→ WHAT IS EXPECTED
Your task is to reproduce the material exactly.
····················
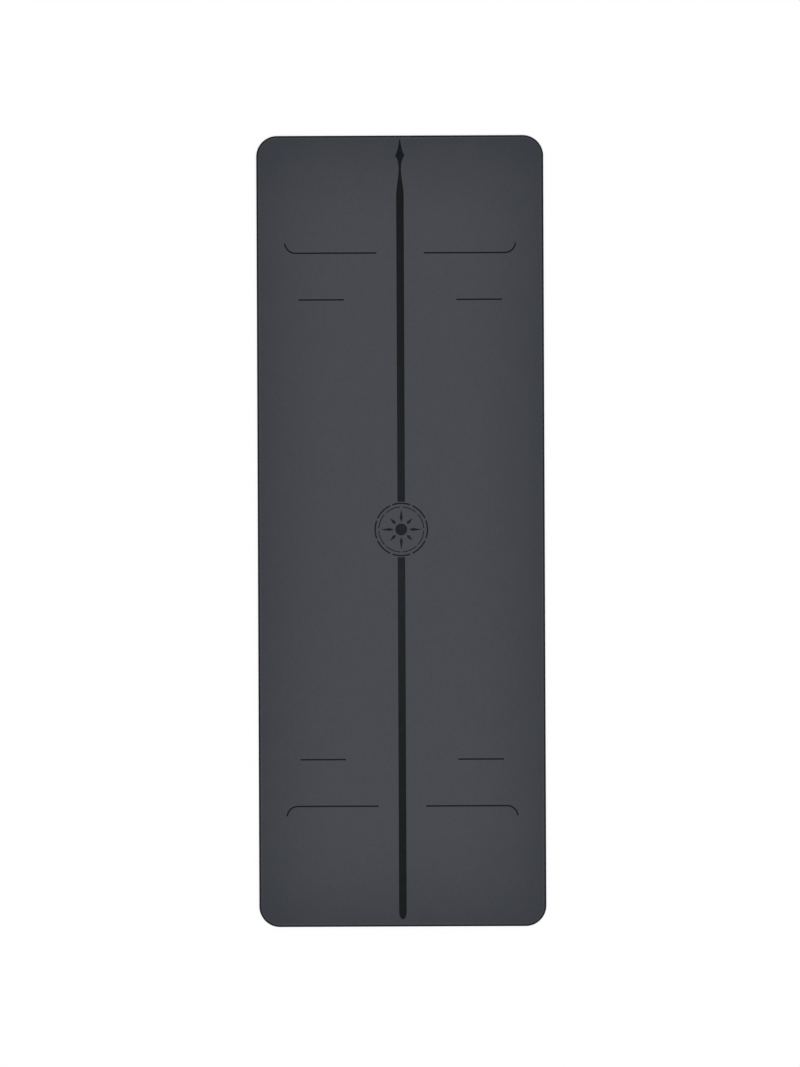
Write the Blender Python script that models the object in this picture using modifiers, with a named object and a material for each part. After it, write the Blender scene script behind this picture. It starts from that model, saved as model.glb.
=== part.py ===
"""A yoga mat, lying flat on the floor.

Three sheets are laminated: a grip skin with guide marks cut through it, a dark backing cloth that
shows in the marks, and a foamed rubber base. The origin is the middle of the underside, +Z is up,
and +Y runs along the mat to the end that its centre line points at. Lengths are in metres.
"""

import math

import bmesh
import bpy
import numpy as np

# The mat's outline
MAT_LENGTH = 1.830
MAT_WIDTH = 0.664
CORNER_RADIUS = 0.048

# The three sheets, from the floor up
RUBBER_THICKNESS = 0.0027
CLOTH_THICKNESS = 0.0004
SKIN_THICKNESS = 0.0005
SHEET_GAP = 0.0003  # between the facing sides of two sheets
CLOTH_EDGE_INSET = 0.0007  # from the rubber's edge to the cloth's
SKIN_EDGE_INSET = 0.0015  # from the rubber's edge to the skin's
RUBBER_EDGE_ROUNDING = 0.0006
SKIN_EDGE_ROUNDING = 0.00015

# Where the guide marks lie
MARKS_OFFSET = 0.0037  # their middle stands this far towards the pointed end
LINE_THICKNESS = 0.0030  # of the hand and foot lines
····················
→ OUTPUT OF THE TASK
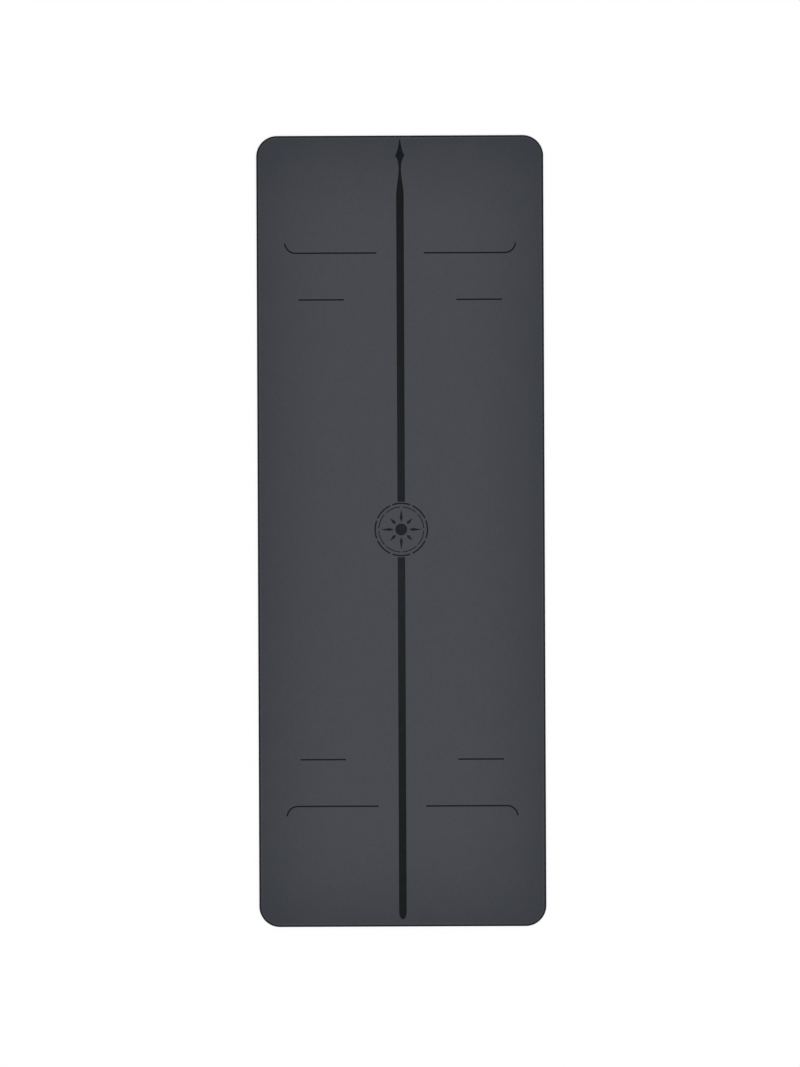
Write the Blender Python script that models the object in this picture using modifiers, with a named object and a material for each part. After it, write the Blender scene script behind this picture. It starts from that model, saved as model.glb.
=== part.py ===
"""A yoga mat, lying flat on the floor.

Three sheets are laminated: a grip skin with guide marks cut through it, a dark backing cloth that
shows in the marks, and a foamed rubber base. The origin is the middle of the underside, +Z is up,
and +Y runs along the mat to the end that its centre line points at. Lengths are in metres.
"""

import math

import bmesh
import bpy
import numpy as np

# The mat's outline
MAT_LENGTH = 1.830
MAT_WIDTH = 0.664
CORNER_RADIUS = 0.048

# The three sheets, from the floor up
RUBBER_THICKNESS = 0.0027
CLOTH_THICKNESS = 0.0004
SKIN_THICKNESS = 0.0005
SHEET_GAP = 0.0003  # between the facing sides of two sheets
CLOTH_EDGE_INSET = 0.0007  # from the rubber's edge to the cloth's
SKIN_EDGE_INSET = 0.0015  # from the rubber's edge to the skin's
RUBBER_EDGE_ROUNDING = 0.0006
SKIN_EDGE_ROUNDING = 0.00015

# Where the guide marks lie
MARKS_OFFSET = 0.0037  # their middle stands this far towards the pointed end
LINE_THICKNESS = 0.0030  # of the hand and foot lines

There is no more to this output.